The film was made in response to the university's plans to close its chemistry department, which were abandoned in May 2006. The plans were met with protests in the media and in Parliament, and vice-chancellor Alasdair Smith was called before the Science and Technology Select Committee. The film also draws attention to Sussex's installation of a high-speed data network and its restructuring of academic departments, both of which ran significantly over budget; and claims the university was £38.2 million in debt. The film concludes by naming the university's governance as its primary problem, and calls for greater consultation with staff and greater accountability. From the Top Down lasts 35 minutes.

==Production and distribution==
The film was directed by Daniel Vockins, then a second-year international relations and philosophy student, who said his intention was to produce an "objective analysis" of the university's problems. The information presented in the documentary is taken from Freedom of Information requests, official university documents and interviews with figures including Member of Parliament Des Turner and chemist Harry Kroto. Vockins said the university had warned against making the documentary and sought to prevent him from conducting interviews with academics.

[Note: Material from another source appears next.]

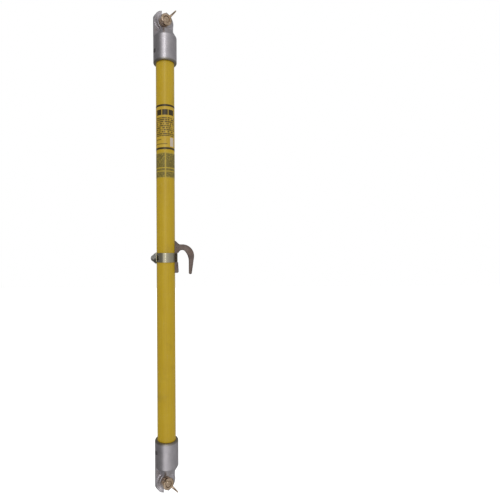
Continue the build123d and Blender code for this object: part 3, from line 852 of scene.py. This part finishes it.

The film was made available on the website of the Sussex student union and copies were sent to Sussex academics, vice-chancellors and student unions of 1994 Group universities, the Royal Society, then-Conservative Party higher education spokesman Boris Johnson, and others.

==Response==
Smith said he was "pleased that our students feel passionately about Sussex, just as I and my colleagues do" but that it was a "pity that – despite opening initial discussions when filming starting – the students who made the film didn't seek to obtain views or comments from the university on the issues it raises". Smith also refuted allegations of financial mismanagement. A statement released by the university said many issues raised in the film had been rectified, that improvements were being made to student facilities, and that the university had sought to improve its relationship with the student union and strengthen student representation in its decision-making processes. Roger Hilton, the president of the student union, however, said that governance had not improved, to the detriment of "staff morale and the student experience."

William Outhwaite, a professor of sociology, and Andrew Chitty, a lecturer in philosophy, both praised the film. Chitty said "The film provides a convincing case for serious shortcomings in the management of the university over the last few years."